Cobalt metal can be prepared by reducing cobalt (II) oxide with carbon monoxide.

\(CoO(s) + CO(g) \rightleftharpoons Co(s) + C{O_2}(g)\)

\({K_c} = 4.90 \times 1{0^2}at55{0^o}C\)

What concentration of \(CO\) remains in an equilibrium mixture with \(\left[ {C{O_2}} \right] = 0.100M\)

Short answer

The concentration of CO at equilibrium is \(2.04 \times 1{0^{ - 4}}M\)

Step-by-step solution

Given information

\(CoO(s) + CO(g) \rightleftharpoons Co(s) + C{O_2}(g)\)

1. Value of equilibrium constant \({K_C} = 4.90 \times 1{0^2}\)
2. The concentration of \(C{O_2}\) is \(0.100\,M\)

The value of equilibrium molar concentration needs to be calculated using the equation relating equilibrium constant and molar concentrations.

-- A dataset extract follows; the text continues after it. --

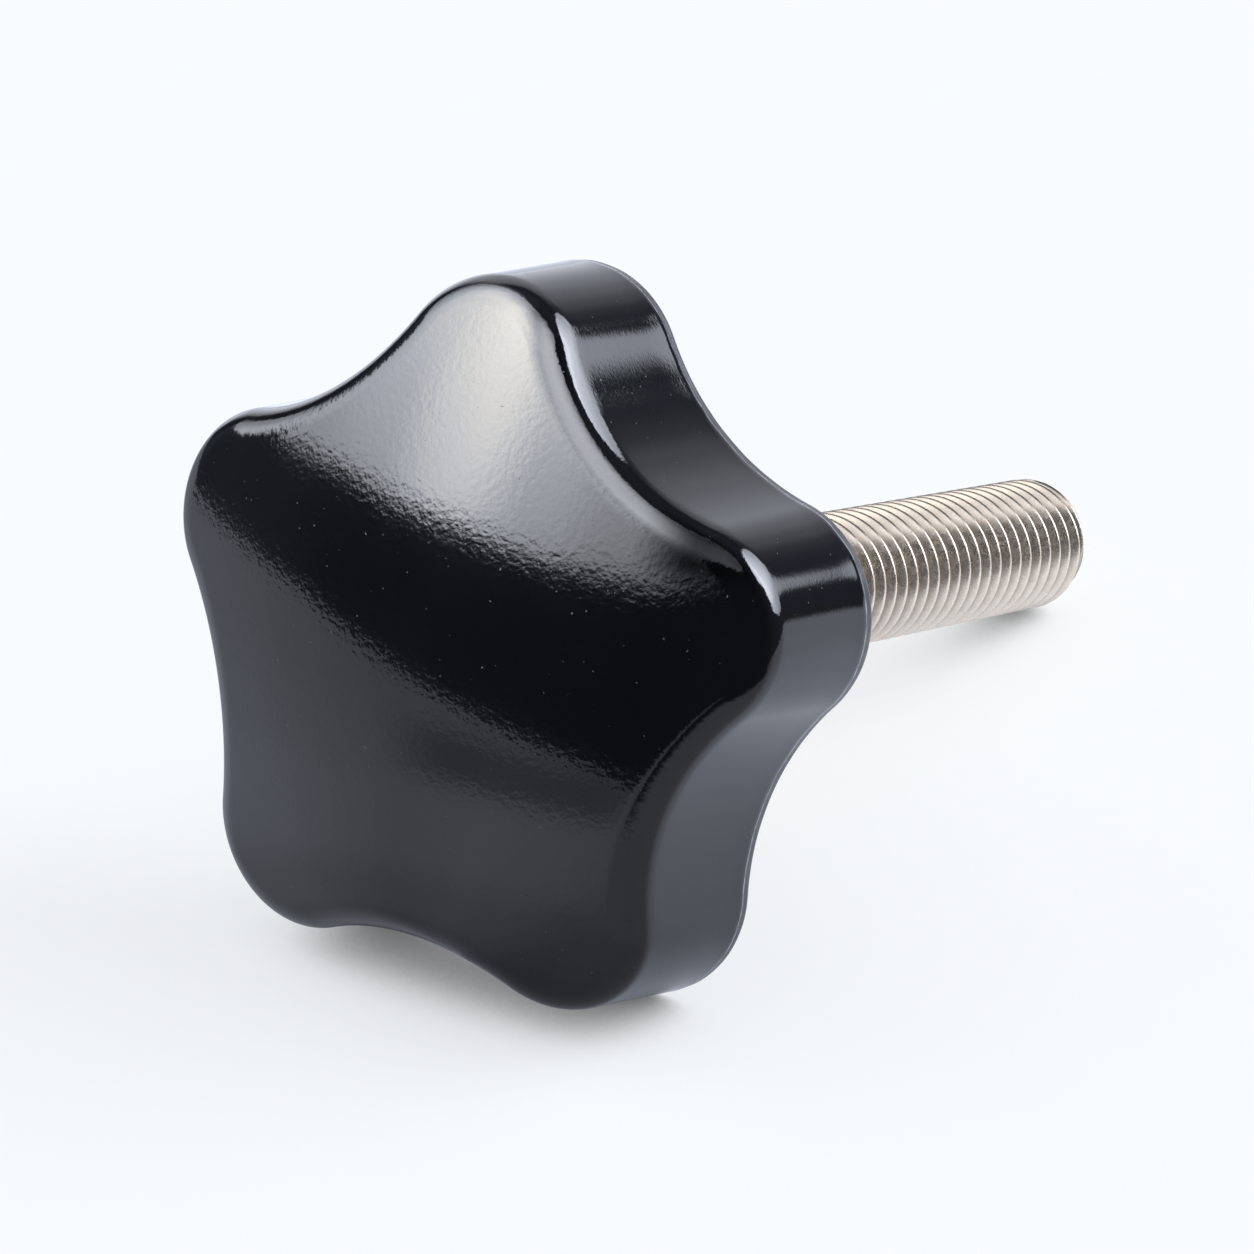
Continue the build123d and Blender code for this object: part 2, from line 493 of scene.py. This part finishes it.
def steel(name, end=False):
    m, g, p = material(name)
    pos = g.new("ShaderNodeTexCoord").outputs["Object"]
    p.inputs["Metallic"].default_value = 1.0
    tone = g.noise(pos, 700.0, 3.0, 0.6)
    base = g.mix(g.range(tone, 0.35, 0.65, 0.0, 1.0), (0.72, 0.63, 0.52, 1), (0.79, 0.70, 0.59, 1))
    # painted shade: the base colour is darkened on the upper side of the thread, where it faces the softboxes, and
    # darkened in the thread roots
    sep_ = g.new("ShaderNodeSeparateXYZ")
    g.put(sep_.inputs[0], pos)
    up = g.math("ADD", g.math("ADD", g.math("MULTIPLY", sep_.outputs["Y"], S), g.math("MULTIPLY", sep_.outputs["Z"], C)),
                -(S * BACK_Y + C * BACK_Z) * MM)
    painted_top_shade = g.step(up, 0.0010, 0.0046)
    far = g.math("SQRT", g.math("ADD", g.math("MULTIPLY", up, up), g.math("MULTIPLY", sep_.outputs["X"], sep_.outputs["X"])))
    painted_root_shade = g.math("SUBTRACT", 1.0, g.step(far, 0.00420, 0.00490))
    # painted shade: near-black base on the upper side
    base = g.mix(g.math("MULTIPLY", painted_top_shade, 0.945), base, (0.056, 0.051, 0.0455, 1))
    if not end:
        # painted shade in the thread roots
        root_shade_mix = g.new("ShaderNodeMix", data_type="RGBA", blend_type="MULTIPLY")
        g.put(root_shade_mix.inputs["Factor"], g.math("MULTIPLY", painted_root_shade, 0.95))
        g.put(root_shade_mix.inputs[6], base)
        root_shade_mix.inputs[7].default_value = (0.33, 0.285, 0.245, 1)
        base = root_shade_mix.outputs[2]
    g.put(p.inputs["Base Color"], base)
    g.put(p.inputs["Roughness"], g.range(g.noise(pos, 1500.0, 3.0, 0.6), 0.3, 0.7, 0.22, 0.31))
    g.put(p.inputs["Normal"], g.bump(g.noise(pos, 2600.0, 2.0, 0.5), 0.03, 0.00002))
    haze = g.new("ShaderNodeBsdfDiffuse")
    haze.inputs["Color"].default_value = (0.64, 0.555, 0.465, 1)
    both = g.new("ShaderNodeMixShader")
    both.inputs["Fac"].default_value = 0.15
    link = p.outputs[0].links[0]
    target = link.to_socket
    g.t.links.new(p.outputs[0], both.inputs[1])
    g.t.links.new(haze.outputs[0], both.inputs[2])
    g.t.links.new(both.outputs[0], target)
    return m


stud.data.materials.append(steel("plated_steel_thread"))
stud.data.materials.append(steel("plated_steel_end", True))

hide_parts("star_grip")
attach(grip, "root")
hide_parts("threaded_stud")
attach(stud, "root")

# ---------------------------------------------------------------- floor
FLOOR_R = 2.2
bm = bmesh.new()
bmesh.ops.create_circle(bm, cap_ends=True, radius=FLOOR_R, segments=96)
fm = bpy.data.meshes.new("floor")
bm.to_mesh(fm)
bm.free()
floor = bpy.data.objects.new("floor", fm)
floor.location = (0, 0, -0.00006)
bpy.context.scene.collection.objects.link(floor)
GLOW = 1.93                                # the paper's own even light, against 0.40 from the dome
fmat = bpy.data.materials.new("floor_paper")
fmat.use_nodes = True
g = Field(fmat.node_tree)
out = g.new("ShaderNodeOutputMaterial")
sep = g.new("ShaderNodeSeparateXYZ")
g.put(sep.inputs[0], g.new("ShaderNodeNewGeometry").outputs["Position"])
glossy = g.new("ShaderNodeLightPath").outputs["Is Glossy Ray"]
# painted reflection: how bright the paper looks in the knob's reflections, by where it lies round the knob; camera
# and lighting rays see the plain paper
qx, qy = sep.outputs["X"], g.sub(sep.outputs["Y"], -0.038)
qa, qe = g.polar(qx, qy, g.sub(sep.outputs["Z"], 0.022))
shade = g.mul(g.bend(qa, -180, 180, [(-180, 1), (-135, 1.45), (-124, 1.35), (-116, .62), (-106, .58), (-95, .88), (-80, 1.2), (-60, 1.33),
                                     (-50, 1.2), (-44, 1.1), (-36, 1.0), (-28, 1.04), (-19, 1.12), (-10, 1.05), (20, .7), (95, .65),
                                     (108, 1.15), (145, 1.2), (180, 1.0)]),
              g.bend(qe, -60, 0, [(-60, .6), (-42, .78), (-28, 1.0), (-19, 1.02), (-12, .95), (-4, .88)]))
# painted reflection: the paper at azimuth 122 to 135 is rescaled by elevation
painted_flank_gain = g.bend(qe, -60, 0, [(-60, .70), (-45, .78), (-36, .87), (-28, .92), (-22, 1.04), (-16, 1.15), (-9, 1.21), (-4, 1.33)])
shade = g.mul(shade, g.add(1.0, g.mul(g.step(qa, 122, 135), g.sub(painted_flank_gain, 1.0))))
# painted shade: a dark arc on the paper at the front left and a dimmed far edge, seen only in reflections
painted_arc_shade = g.mul(g.step(qa, -40, -28), g.inv(g.step(qa, -8, 4)), g.step(qe, -15, -11), g.inv(g.step(qe, -8, -4.5)))
painted_far_dimming = g.mul(g.step(qa, 118, 132), g.step(qe, -5, -2.5))
shade = g.mul(shade, g.sub(1.0, g.mul(painted_arc_shade, .5)), g.sub(1.0, g.mul(painted_far_dimming, .9)))
seen_shade = g.mul(glossy, shade)
col = g.new("ShaderNodeMix", data_type="RGBA", blend_type="MULTIPLY")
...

Calculate concentration of CO at equilibrium

\(\begin{array}{*{20}{c}}{{K_c}}&{ = \frac{{\left[ {{\rm{C}}{{\rm{O}}_2}} \right]}}{{[{\rm{CO}}]}}}\\{[CO]}&{ = \frac{{\left[ {C{O_2}} \right]}}{{{K_c}}}}\\{}&{ = \frac{{0.100}}{{4.90 \times {{10}^2}}}}\\{}&{ = 2.04 \times {{10}^{ - 4}}{\rm{M}}}\end{array}\)